>> Start Source material

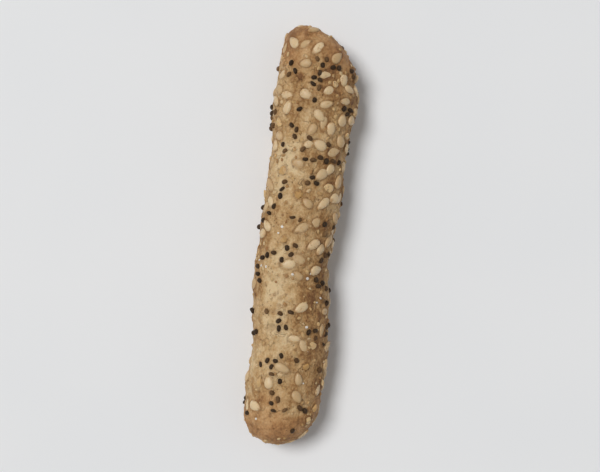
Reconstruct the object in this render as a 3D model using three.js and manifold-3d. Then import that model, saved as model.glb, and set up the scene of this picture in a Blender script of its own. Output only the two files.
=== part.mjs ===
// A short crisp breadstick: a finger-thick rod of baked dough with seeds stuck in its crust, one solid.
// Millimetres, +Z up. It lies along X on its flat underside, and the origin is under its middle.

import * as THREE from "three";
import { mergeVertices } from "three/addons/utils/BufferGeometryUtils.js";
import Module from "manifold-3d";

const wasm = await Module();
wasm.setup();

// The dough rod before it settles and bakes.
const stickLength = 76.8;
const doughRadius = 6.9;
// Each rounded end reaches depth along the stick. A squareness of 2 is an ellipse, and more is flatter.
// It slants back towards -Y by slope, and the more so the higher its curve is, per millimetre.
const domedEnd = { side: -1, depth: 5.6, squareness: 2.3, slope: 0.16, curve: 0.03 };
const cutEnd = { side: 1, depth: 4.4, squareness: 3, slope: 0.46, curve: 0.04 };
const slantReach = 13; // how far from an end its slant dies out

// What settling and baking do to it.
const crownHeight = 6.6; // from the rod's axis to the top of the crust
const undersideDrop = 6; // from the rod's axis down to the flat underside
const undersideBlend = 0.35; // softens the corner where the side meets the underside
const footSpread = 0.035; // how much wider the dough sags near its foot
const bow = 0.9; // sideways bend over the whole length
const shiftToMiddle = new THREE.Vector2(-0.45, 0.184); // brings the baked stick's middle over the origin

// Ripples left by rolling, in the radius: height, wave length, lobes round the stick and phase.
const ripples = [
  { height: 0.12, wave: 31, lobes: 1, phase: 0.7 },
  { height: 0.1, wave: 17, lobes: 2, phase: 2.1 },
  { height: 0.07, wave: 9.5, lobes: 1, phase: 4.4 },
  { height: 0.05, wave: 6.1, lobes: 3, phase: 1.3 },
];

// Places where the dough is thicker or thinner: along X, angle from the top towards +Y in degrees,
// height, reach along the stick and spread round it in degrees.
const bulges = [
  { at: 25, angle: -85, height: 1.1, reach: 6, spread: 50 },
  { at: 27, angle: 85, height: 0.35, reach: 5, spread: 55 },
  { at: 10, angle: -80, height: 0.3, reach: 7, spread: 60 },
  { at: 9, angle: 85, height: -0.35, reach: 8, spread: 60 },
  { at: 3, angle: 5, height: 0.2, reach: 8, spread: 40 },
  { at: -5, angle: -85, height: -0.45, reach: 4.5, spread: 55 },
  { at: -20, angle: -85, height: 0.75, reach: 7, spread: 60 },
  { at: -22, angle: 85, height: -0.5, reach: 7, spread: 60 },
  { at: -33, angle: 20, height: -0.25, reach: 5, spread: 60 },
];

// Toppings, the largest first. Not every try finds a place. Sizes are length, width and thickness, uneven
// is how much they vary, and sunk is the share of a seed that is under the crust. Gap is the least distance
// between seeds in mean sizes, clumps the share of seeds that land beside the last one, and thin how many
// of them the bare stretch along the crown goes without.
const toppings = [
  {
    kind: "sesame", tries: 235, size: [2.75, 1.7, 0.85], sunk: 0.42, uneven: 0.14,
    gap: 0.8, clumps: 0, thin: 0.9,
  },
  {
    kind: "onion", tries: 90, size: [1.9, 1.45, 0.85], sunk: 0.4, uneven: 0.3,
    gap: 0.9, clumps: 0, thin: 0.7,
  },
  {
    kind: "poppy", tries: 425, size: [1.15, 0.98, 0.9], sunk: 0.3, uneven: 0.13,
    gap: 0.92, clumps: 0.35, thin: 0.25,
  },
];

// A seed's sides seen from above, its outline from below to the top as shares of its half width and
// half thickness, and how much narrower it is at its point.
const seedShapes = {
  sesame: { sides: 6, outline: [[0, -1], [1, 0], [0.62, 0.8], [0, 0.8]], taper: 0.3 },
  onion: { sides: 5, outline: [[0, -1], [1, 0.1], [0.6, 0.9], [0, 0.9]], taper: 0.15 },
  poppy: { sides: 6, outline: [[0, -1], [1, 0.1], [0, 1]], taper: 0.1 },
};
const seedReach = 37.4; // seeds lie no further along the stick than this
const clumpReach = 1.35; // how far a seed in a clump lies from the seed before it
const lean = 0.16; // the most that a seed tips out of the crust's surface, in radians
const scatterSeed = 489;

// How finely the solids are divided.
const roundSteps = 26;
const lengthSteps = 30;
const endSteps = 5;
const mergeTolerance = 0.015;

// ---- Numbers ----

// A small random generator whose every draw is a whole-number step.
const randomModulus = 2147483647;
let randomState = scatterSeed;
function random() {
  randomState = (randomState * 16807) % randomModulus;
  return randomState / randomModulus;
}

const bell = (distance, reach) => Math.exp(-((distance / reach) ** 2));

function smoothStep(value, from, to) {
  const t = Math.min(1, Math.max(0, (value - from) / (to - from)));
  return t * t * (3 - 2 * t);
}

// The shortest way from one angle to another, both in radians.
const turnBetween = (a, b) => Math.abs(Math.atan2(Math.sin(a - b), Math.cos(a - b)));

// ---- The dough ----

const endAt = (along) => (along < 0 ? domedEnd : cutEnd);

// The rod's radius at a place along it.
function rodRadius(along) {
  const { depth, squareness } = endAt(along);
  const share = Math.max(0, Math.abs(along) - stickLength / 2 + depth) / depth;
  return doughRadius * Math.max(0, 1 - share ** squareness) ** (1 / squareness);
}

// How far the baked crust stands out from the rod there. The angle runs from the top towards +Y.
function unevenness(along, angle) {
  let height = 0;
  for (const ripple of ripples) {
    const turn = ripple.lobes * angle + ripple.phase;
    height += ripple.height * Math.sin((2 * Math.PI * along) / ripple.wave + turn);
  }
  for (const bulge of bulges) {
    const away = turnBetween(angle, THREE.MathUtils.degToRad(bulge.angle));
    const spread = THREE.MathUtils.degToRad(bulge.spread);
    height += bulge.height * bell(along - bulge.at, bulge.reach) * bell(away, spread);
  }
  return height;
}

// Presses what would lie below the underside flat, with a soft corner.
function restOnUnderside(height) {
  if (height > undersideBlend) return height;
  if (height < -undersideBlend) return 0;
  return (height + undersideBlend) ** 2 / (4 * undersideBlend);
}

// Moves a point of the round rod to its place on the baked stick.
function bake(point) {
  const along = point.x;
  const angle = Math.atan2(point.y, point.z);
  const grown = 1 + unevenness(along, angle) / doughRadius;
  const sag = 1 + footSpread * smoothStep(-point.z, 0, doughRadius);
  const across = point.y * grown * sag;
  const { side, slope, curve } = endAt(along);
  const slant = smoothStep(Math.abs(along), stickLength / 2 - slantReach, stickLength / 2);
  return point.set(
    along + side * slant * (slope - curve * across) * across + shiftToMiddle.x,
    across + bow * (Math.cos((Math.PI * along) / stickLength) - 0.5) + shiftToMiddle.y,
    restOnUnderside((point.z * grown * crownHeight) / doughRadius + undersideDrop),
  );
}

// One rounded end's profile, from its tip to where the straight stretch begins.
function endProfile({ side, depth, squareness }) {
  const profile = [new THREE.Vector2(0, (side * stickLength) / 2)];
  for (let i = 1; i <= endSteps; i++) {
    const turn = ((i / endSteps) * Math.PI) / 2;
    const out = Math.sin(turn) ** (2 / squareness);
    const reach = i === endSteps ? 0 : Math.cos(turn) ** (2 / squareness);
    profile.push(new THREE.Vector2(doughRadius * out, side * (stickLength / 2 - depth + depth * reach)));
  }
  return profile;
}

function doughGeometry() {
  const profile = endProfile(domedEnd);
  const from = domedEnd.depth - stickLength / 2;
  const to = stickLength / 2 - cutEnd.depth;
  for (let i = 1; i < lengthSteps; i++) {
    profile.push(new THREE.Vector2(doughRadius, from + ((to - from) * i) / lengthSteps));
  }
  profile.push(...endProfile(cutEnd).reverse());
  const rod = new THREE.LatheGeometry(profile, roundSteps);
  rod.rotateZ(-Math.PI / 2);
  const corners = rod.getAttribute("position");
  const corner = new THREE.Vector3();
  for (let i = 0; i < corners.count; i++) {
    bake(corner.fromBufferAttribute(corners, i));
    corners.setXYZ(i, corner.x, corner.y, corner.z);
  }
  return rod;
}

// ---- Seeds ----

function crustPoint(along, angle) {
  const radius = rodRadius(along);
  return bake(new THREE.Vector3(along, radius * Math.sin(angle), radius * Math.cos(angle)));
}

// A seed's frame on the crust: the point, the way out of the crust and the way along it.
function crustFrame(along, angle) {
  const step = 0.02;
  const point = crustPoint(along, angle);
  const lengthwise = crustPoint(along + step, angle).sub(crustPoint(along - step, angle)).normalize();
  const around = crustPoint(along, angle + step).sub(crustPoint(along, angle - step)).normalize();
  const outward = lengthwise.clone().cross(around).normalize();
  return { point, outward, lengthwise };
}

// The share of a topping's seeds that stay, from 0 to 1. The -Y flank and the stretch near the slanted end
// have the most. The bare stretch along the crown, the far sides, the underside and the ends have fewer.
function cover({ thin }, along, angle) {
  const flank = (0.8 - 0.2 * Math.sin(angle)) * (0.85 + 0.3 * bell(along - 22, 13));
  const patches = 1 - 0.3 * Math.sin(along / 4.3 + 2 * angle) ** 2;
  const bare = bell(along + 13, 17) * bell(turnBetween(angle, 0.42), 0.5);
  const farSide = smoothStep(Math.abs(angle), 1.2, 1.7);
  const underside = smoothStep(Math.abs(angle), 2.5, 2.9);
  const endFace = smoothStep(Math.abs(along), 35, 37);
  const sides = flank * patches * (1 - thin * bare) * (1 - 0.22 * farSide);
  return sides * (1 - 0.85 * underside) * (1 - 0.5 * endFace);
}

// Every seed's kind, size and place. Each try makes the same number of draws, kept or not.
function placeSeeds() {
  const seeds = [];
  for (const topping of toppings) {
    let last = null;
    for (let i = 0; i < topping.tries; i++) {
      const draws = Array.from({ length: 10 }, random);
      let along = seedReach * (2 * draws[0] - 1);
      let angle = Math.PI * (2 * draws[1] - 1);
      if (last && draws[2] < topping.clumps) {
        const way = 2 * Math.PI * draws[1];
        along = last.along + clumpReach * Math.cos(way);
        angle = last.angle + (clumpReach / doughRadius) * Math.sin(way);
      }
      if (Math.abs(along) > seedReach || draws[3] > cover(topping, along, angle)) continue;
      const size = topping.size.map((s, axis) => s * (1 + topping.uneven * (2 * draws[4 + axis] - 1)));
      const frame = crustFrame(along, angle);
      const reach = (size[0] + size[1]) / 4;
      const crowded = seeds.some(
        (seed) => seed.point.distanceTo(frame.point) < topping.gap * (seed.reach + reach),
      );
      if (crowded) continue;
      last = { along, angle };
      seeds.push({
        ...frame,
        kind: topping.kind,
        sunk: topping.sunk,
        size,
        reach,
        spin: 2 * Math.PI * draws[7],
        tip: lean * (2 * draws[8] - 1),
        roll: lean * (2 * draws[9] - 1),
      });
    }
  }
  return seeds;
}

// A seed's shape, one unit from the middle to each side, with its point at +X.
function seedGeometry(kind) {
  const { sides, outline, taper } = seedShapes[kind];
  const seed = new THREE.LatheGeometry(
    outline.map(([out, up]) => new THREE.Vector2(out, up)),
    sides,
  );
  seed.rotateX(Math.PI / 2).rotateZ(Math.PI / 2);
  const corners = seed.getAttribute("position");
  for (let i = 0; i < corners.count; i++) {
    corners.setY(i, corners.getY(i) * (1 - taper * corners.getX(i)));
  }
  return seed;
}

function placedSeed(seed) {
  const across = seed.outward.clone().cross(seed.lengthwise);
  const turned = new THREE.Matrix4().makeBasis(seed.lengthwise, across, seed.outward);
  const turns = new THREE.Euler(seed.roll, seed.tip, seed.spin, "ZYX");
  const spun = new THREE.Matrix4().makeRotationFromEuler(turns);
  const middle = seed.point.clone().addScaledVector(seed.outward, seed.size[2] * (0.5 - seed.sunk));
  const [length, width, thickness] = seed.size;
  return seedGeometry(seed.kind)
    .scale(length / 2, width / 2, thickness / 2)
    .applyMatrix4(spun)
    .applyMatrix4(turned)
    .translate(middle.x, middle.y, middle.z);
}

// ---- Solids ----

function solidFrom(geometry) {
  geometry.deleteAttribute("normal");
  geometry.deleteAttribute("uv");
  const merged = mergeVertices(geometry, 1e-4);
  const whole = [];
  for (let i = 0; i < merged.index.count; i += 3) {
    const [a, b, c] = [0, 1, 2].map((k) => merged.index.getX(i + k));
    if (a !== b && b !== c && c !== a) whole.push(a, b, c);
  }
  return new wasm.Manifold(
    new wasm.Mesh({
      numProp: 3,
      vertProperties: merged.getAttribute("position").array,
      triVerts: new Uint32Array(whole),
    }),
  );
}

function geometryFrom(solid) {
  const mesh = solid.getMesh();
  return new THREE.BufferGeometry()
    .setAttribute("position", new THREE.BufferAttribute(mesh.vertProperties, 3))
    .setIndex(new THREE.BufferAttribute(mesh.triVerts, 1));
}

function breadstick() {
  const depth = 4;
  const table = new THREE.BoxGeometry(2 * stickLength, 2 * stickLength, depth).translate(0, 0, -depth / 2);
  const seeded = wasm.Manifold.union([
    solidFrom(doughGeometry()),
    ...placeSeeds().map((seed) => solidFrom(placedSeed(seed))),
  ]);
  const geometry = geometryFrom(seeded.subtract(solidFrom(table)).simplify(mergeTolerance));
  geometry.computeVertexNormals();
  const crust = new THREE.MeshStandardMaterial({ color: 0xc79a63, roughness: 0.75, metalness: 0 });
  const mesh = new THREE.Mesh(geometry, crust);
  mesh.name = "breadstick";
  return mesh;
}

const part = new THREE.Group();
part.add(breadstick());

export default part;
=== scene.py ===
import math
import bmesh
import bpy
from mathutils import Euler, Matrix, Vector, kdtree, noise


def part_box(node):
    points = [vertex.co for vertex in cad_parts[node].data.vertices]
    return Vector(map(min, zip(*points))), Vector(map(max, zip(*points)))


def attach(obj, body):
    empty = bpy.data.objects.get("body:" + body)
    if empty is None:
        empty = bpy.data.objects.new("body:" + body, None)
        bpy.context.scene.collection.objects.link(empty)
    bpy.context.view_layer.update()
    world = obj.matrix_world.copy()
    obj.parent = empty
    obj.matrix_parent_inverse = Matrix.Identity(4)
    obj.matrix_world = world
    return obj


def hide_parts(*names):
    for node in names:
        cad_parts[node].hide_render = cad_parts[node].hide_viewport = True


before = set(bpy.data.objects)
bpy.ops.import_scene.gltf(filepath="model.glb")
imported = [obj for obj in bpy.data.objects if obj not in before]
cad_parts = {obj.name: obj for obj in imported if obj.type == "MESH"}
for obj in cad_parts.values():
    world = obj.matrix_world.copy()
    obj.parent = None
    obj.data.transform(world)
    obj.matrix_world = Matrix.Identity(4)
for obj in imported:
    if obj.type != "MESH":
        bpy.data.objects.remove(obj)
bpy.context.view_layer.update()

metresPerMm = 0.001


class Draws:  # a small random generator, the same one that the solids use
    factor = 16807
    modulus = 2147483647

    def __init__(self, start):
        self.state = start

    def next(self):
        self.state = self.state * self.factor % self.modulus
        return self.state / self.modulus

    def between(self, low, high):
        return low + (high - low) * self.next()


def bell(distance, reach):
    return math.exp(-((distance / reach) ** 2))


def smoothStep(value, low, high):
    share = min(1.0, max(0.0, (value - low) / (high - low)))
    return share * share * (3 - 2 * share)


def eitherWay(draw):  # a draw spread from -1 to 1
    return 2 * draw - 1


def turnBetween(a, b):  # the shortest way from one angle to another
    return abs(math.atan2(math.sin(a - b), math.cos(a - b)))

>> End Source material

__The request__. Everything from the first line above through the line that contains "wasm.setup();" should be duplicated exactly, please, and nothing beyond it.

__Output of the task__.
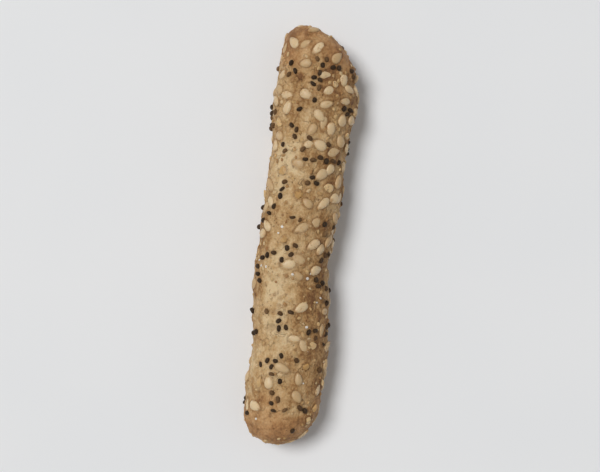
Reconstruct the object in this render as a 3D model using three.js and manifold-3d. Then import that model, saved as model.glb, and set up the scene of this picture in a Blender script of its own. Output only the two files.
=== part.mjs ===
// A short crisp breadstick: a finger-thick rod of baked dough with seeds stuck in its crust, one solid.
// Millimetres, +Z up. It lies along X on its flat underside, and the origin is under its middle.

import * as THREE from "three";
import { mergeVertices } from "three/addons/utils/BufferGeometryUtils.js";
import Module from "manifold-3d";

const wasm = await Module();
wasm.setup();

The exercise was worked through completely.